-------- The data

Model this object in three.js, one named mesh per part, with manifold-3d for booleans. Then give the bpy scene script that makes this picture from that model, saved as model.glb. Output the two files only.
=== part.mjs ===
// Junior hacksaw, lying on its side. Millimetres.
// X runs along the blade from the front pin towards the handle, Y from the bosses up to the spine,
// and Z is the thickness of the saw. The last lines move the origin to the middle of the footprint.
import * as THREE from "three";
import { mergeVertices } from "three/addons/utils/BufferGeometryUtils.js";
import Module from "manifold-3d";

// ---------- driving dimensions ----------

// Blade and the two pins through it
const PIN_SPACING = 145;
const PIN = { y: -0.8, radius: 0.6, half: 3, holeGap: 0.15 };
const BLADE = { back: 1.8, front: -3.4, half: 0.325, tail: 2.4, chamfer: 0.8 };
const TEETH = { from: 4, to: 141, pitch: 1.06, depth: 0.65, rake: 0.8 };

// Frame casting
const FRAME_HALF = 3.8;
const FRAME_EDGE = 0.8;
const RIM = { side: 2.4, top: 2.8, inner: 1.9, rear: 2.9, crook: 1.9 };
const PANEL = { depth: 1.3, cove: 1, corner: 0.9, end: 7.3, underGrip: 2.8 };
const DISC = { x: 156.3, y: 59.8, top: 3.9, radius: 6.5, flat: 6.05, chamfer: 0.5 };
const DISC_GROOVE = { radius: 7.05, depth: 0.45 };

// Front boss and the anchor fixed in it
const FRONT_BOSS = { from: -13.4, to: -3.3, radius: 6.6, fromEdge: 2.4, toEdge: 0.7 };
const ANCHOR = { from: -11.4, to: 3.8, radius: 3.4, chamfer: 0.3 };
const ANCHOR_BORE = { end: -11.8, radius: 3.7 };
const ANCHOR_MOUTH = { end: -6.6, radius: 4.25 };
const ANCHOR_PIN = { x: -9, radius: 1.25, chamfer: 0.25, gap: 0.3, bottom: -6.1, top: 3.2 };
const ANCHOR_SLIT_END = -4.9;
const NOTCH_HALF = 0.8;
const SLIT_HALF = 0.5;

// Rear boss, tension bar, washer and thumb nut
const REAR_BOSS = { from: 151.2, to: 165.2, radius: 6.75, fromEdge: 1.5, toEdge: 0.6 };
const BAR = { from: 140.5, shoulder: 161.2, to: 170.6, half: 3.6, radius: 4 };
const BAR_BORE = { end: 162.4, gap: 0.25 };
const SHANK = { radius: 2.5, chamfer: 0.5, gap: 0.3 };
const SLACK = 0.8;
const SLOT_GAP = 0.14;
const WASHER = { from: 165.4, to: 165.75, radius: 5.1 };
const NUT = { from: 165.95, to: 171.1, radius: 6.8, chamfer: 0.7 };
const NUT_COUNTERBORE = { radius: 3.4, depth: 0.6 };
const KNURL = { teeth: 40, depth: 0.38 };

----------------
-------- The data

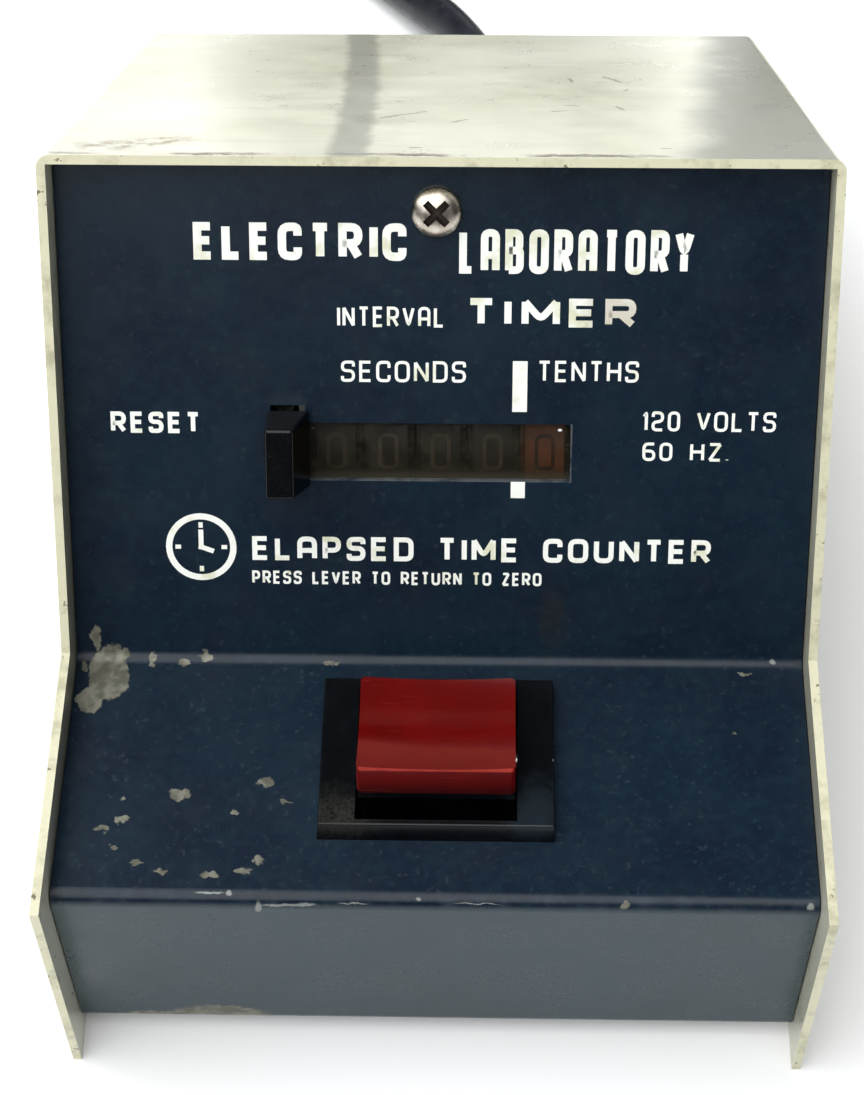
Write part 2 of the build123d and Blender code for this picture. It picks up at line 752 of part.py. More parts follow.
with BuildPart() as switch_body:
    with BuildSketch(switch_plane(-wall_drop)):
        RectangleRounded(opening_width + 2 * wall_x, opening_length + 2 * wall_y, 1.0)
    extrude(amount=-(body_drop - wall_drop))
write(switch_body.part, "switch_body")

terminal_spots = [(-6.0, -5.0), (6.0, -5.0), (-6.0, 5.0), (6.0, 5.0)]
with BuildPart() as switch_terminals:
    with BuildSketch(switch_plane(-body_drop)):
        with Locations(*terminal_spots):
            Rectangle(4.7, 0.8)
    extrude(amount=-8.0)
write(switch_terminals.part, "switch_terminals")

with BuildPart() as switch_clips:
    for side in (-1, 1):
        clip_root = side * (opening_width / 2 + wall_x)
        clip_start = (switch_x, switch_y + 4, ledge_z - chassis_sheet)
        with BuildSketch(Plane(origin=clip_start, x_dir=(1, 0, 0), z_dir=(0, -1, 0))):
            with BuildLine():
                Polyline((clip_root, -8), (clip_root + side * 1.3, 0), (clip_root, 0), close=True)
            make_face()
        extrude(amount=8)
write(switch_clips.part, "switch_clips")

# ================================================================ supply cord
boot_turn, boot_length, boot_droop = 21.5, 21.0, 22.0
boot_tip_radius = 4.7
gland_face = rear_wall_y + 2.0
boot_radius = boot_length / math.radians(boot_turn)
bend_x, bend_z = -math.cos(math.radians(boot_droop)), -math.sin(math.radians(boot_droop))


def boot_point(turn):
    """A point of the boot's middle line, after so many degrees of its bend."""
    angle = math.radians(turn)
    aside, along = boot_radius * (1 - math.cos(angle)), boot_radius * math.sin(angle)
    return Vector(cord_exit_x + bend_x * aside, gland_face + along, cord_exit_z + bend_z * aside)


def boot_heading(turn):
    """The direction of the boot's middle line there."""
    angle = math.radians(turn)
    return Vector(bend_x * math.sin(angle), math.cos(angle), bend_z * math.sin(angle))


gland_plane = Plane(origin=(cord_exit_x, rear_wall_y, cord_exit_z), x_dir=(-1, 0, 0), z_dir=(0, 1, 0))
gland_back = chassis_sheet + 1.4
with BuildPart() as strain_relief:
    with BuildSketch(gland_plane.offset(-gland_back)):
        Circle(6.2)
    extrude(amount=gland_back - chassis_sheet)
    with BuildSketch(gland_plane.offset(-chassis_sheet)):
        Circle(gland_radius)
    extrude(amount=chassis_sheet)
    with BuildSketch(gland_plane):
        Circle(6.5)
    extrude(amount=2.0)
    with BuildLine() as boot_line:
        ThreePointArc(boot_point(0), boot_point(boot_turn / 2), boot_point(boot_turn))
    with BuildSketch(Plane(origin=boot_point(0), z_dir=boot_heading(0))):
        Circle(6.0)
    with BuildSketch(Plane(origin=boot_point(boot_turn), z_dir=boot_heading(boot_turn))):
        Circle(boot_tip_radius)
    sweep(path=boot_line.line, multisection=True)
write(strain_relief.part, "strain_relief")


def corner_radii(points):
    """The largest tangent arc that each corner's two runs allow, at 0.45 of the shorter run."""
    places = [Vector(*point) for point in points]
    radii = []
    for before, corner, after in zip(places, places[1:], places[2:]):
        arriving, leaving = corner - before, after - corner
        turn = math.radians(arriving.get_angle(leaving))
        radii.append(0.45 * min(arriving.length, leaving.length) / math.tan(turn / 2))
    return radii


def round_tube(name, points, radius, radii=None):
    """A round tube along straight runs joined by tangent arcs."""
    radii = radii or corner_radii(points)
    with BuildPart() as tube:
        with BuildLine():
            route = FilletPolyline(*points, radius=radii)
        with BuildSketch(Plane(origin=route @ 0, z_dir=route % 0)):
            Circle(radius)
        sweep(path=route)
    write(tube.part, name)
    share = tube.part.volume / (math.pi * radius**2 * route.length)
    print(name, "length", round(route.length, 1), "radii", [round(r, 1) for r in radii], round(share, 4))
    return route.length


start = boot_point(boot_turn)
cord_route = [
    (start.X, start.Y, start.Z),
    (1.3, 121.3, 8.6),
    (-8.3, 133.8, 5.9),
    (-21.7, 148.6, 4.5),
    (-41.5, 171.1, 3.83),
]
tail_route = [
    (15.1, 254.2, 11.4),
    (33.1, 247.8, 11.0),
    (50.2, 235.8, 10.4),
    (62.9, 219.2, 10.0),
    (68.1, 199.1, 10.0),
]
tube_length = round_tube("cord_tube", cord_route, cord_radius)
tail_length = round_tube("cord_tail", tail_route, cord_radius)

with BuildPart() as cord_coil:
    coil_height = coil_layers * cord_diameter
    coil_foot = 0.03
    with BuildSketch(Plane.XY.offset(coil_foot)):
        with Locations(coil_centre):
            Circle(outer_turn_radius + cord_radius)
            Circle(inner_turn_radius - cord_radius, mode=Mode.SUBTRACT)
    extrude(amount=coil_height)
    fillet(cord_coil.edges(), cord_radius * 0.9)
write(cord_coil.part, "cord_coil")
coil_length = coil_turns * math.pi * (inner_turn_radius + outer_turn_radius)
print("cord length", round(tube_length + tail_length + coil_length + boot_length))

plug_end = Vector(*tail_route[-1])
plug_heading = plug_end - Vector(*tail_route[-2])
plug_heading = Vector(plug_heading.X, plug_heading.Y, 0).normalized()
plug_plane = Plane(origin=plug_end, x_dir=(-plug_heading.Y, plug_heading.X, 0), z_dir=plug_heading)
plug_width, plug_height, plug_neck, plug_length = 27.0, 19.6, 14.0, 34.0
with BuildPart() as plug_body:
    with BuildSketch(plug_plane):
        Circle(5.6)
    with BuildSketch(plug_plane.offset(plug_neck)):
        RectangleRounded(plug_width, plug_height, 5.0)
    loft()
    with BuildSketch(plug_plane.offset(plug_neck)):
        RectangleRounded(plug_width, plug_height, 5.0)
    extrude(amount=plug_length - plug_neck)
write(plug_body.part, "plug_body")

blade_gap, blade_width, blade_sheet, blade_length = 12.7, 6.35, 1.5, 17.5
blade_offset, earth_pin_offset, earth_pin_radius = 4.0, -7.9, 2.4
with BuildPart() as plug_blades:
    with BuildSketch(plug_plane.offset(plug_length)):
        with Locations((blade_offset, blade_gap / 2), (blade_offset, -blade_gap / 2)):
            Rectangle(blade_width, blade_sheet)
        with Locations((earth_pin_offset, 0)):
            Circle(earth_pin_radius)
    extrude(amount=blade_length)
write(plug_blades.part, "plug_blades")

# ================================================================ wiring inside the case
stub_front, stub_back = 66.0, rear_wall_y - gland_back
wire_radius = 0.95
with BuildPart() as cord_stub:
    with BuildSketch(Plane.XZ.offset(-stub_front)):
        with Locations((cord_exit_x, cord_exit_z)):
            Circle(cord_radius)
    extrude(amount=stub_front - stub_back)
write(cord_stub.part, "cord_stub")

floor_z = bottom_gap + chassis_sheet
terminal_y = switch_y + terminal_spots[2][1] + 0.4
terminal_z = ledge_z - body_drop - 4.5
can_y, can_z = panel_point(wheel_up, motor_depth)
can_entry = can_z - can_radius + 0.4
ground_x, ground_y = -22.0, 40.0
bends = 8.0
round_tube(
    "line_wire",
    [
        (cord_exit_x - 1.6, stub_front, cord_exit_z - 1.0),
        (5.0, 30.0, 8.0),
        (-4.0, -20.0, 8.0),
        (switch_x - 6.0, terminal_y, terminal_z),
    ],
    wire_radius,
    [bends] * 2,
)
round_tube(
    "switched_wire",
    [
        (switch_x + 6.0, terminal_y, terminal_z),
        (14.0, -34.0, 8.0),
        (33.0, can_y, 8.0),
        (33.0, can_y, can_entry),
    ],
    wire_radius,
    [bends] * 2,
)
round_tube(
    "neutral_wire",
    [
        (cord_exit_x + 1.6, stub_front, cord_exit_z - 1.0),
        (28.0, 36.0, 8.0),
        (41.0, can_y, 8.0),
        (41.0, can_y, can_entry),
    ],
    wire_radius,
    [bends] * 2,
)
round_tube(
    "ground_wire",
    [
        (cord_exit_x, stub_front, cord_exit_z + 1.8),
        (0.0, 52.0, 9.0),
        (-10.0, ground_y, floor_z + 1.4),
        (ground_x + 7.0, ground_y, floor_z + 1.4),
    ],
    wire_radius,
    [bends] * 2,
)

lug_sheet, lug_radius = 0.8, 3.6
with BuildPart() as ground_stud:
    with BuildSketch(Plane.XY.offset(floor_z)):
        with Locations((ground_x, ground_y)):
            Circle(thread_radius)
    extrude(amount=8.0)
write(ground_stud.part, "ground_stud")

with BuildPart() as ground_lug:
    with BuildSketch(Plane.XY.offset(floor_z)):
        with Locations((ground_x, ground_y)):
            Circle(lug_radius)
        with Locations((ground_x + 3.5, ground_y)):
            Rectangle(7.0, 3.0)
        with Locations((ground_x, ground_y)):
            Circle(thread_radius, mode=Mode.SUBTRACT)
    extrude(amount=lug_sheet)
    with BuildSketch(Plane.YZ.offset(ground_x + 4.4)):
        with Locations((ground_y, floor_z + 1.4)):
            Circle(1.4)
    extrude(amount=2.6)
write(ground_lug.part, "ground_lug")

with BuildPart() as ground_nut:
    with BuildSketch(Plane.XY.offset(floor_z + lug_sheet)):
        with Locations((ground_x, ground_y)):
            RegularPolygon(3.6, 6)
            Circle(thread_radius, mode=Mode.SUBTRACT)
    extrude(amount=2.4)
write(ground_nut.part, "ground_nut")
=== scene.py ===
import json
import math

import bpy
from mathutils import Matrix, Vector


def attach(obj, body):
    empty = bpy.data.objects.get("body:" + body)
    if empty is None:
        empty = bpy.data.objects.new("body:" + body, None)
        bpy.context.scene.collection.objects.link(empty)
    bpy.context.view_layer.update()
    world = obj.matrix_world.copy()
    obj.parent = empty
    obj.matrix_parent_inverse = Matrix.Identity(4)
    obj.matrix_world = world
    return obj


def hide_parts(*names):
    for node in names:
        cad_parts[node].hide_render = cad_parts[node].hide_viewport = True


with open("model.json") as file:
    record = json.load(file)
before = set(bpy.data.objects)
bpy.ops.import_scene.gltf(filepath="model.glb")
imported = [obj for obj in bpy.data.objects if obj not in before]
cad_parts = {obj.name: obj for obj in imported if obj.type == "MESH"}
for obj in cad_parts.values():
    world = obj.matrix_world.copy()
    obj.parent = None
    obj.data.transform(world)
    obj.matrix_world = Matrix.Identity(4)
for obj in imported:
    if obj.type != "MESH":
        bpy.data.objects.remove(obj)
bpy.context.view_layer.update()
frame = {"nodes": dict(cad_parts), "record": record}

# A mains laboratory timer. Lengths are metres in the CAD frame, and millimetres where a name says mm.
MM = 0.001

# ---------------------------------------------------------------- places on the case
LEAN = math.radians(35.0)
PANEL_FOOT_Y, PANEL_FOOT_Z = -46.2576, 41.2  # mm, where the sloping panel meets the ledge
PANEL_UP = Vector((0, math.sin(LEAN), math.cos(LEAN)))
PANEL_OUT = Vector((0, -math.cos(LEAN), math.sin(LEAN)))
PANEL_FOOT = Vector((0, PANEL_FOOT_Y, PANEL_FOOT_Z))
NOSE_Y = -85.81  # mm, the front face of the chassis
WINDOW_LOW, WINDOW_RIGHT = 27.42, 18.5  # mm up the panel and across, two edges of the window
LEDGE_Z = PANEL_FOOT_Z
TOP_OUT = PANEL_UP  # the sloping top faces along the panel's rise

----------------
-------- The data

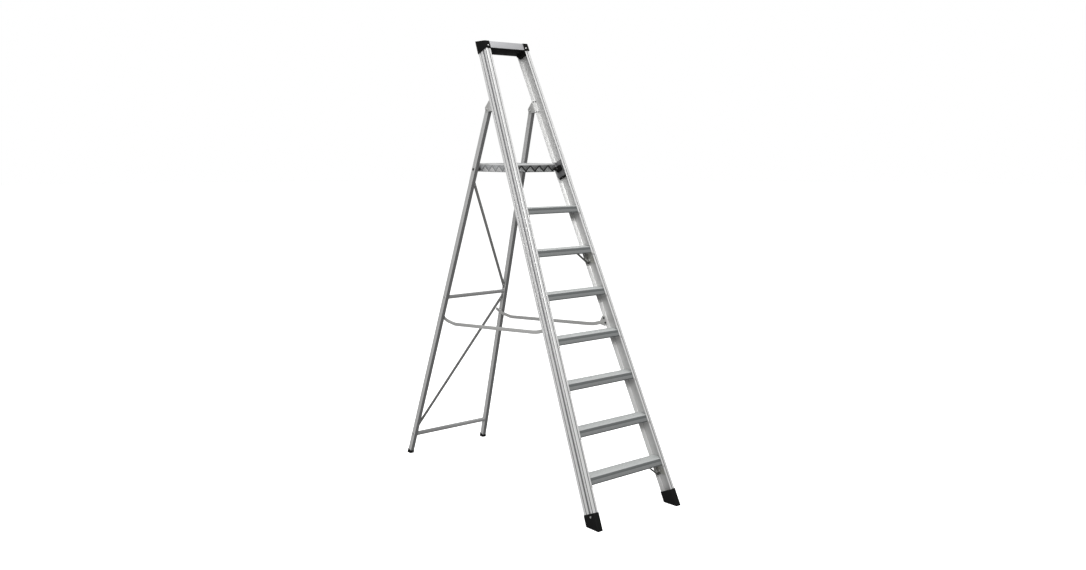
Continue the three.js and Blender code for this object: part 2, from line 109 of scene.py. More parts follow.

----------------

**Exercise**
Transcribe nothing but the lines from the line with "cad_parts[node].hide_render = cad_parts[node].hide_viewport" through the line with "obj.parent = None", reproducing each exactly.

**Expected answer**
        cad_parts[node].hide_render = cad_parts[node].hide_viewport = True


with open("model.json") as file:
    record = json.load(file)
before = set(bpy.data.objects)
bpy.ops.import_scene.gltf(filepath="model.glb")
imported = [obj for obj in bpy.data.objects if obj not in before]
cad_parts = {obj.name: obj for obj in imported if obj.type == "MESH"}
for obj in cad_parts.values():
    world = obj.matrix_world.copy()
    obj.parent = None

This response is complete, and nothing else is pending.